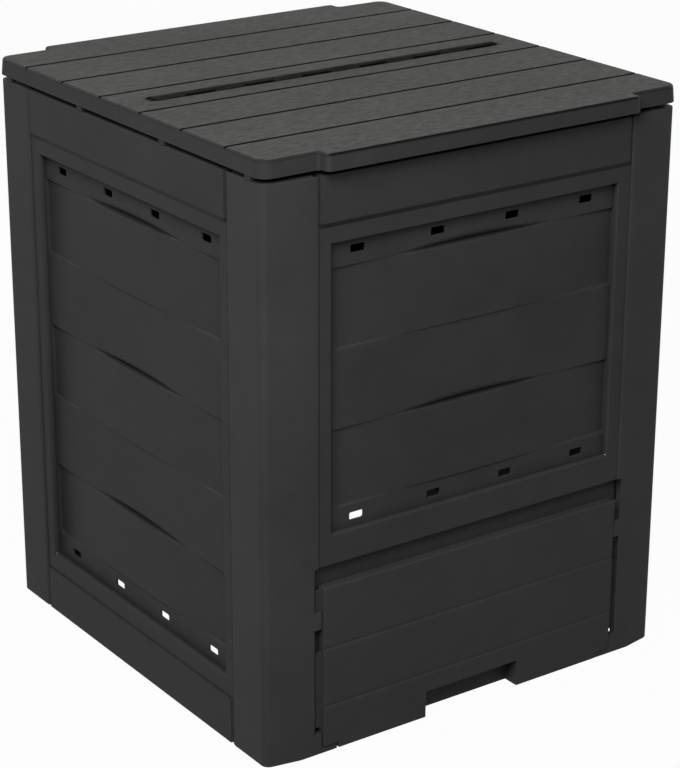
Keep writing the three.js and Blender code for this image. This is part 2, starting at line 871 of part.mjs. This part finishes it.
const quarterTurn = Math.PI / 2;
const bin = new THREE.Group();
bin.name = 'compost_bin';

bin.add(cornerPost('corner_post_front_left', 1, 1, true));
bin.add(cornerPost('corner_post_front_right', -1, 1, true));
bin.add(cornerPost('corner_post_rear_left', 1, -1, false));
bin.add(cornerPost('corner_post_rear_right', -1, -1, false));

bin.add(onWall(baseRail('base_rail_left', sideSpan), -halfWidth, 0, -quarterTurn));
bin.add(onWall(baseRail('base_rail_right', sideSpan), halfWidth, 0, quarterTurn));
bin.add(onWall(baseRail('base_rail_rear', frontSpan), 0, halfDepth, 2 * quarterTurn));

bin.add(onWall(fullPanel('side_panel_left', sideSpan), -halfWidth, 0, -quarterTurn));
bin.add(onWall(fullPanel('side_panel_right', sideSpan), halfWidth, 0, quarterTurn));
bin.add(onWall(fullPanel('rear_panel', frontSpan), 0, halfDepth, 2 * quarterTurn));
bin.add(onWall(frontPanel('front_panel'), 0, -halfDepth, 0));

bin.add(hatchPart('hatch'));

bin.add(lidLeaf('lid_front_leaf', 0));
bin.add(lidLeaf('lid_rear_leaf', 2 * quarterTurn));
bin.add(hingePin('lid_hinge_pin'));
bin.add(pinCap('hinge_pin_cap'));

export default bin;
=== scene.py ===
# Square garden compost bin of moulded plastic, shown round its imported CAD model.
# Metres, +Z up, the hatch on the -Y side.
import math

import bmesh
import bpy
from mathutils import Matrix, Vector
from mathutils.geometry import delaunay_2d_cdt


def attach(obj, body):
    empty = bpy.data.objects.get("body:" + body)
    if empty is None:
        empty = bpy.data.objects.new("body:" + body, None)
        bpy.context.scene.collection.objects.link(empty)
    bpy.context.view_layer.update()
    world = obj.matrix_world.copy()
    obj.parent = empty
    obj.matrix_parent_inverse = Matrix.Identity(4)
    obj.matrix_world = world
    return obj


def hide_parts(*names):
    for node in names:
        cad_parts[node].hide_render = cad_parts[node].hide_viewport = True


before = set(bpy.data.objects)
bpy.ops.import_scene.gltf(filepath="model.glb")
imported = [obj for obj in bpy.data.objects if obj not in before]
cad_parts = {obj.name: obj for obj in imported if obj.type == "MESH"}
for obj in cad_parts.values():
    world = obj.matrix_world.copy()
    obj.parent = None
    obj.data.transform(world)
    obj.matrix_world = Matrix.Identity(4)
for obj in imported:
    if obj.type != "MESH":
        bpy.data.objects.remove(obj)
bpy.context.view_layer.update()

# The photograph's view
# A camera at standing height off the front left corner, looking down on the lid.
# The shift only frames the bin as the photograph does.
picture_width, picture_height = 680, 768
focal_pixels = 2368.73
centre_x, centre_y = 303.2, 355.5
azimuth, elevation, roll = 0.6004, 0.3536, 0.0026
camera_place = Vector((-1.655898, -2.358334, 1.430918))
camera_reach = 100
forward = Vector((math.sin(azimuth) * math.cos(elevation),
                  math.cos(azimuth) * math.cos(elevation), -math.sin(elevation)))
level = forward.cross(Vector((0, 0, 1))).normalized()
drop = forward.cross(level)
right = level * math.cos(roll) + drop * math.sin(roll)
down = drop * math.cos(roll) - level * math.sin(roll)
lens = bpy.data.cameras.new("photo_view")
lens.sensor_fit = "AUTO"
lens.sensor_width = 36
lens.lens = focal_pixels * lens.sensor_width / picture_height
lens.shift_x = (picture_width / 2 - centre_x) / picture_height
lens.shift_y = (centre_y - picture_height / 2) / picture_height
lens.clip_end = camera_reach
camera = bpy.data.objects.new("photo_view", lens)
camera.matrix_world = Matrix((
    (right.x, -down.x, -forward.x, camera_place.x),
    (right.y, -down.y, -forward.y, camera_place.y),
    (right.z, -down.z, -forward.z, camera_place.z),
    (0, 0, 0, 1)))
bpy.context.scene.collection.objects.link(camera)
bpy.context.scene.camera = camera
bpy.context.scene.view_settings.view_transform = "Standard"

# Floor
# A plain pale studio floor, wide enough that no edge of it shows.
# The camera and reflections see it nearly white, with the bin's shadow left on it.
floor_half = 30.0
floor_level = 0.26
floor_white_share = 0.97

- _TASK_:
Only the lines from the one with "bin.add(lidLeaf('lid_front_leaf', 0));" up to the one with "before = set(bpy.data.objects)" should be repeated, both included, exactly as they appear.

- _OUTPUT OF THE EXERCISE_:
bin.add(lidLeaf('lid_front_leaf', 0));
bin.add(lidLeaf('lid_rear_leaf', 2 * quarterTurn));
bin.add(hingePin('lid_hinge_pin'));
bin.add(pinCap('hinge_pin_cap'));

export default bin;
=== scene.py ===
# Square garden compost bin of moulded plastic, shown round its imported CAD model.
# Metres, +Z up, the hatch on the -Y side.
import math

import bmesh
import bpy
from mathutils import Matrix, Vector
from mathutils.geometry import delaunay_2d_cdt


def attach(obj, body):
    empty = bpy.data.objects.get("body:" + body)
    if empty is None:
        empty = bpy.data.objects.new("body:" + body, None)
        bpy.context.scene.collection.objects.link(empty)
    bpy.context.view_layer.update()
    world = obj.matrix_world.copy()
    obj.parent = empty
    obj.matrix_parent_inverse = Matrix.Identity(4)
    obj.matrix_world = world
    return obj


def hide_parts(*names):
    for node in names:
        cad_parts[node].hide_render = cad_parts[node].hide_viewport = True


before = set(bpy.data.objects)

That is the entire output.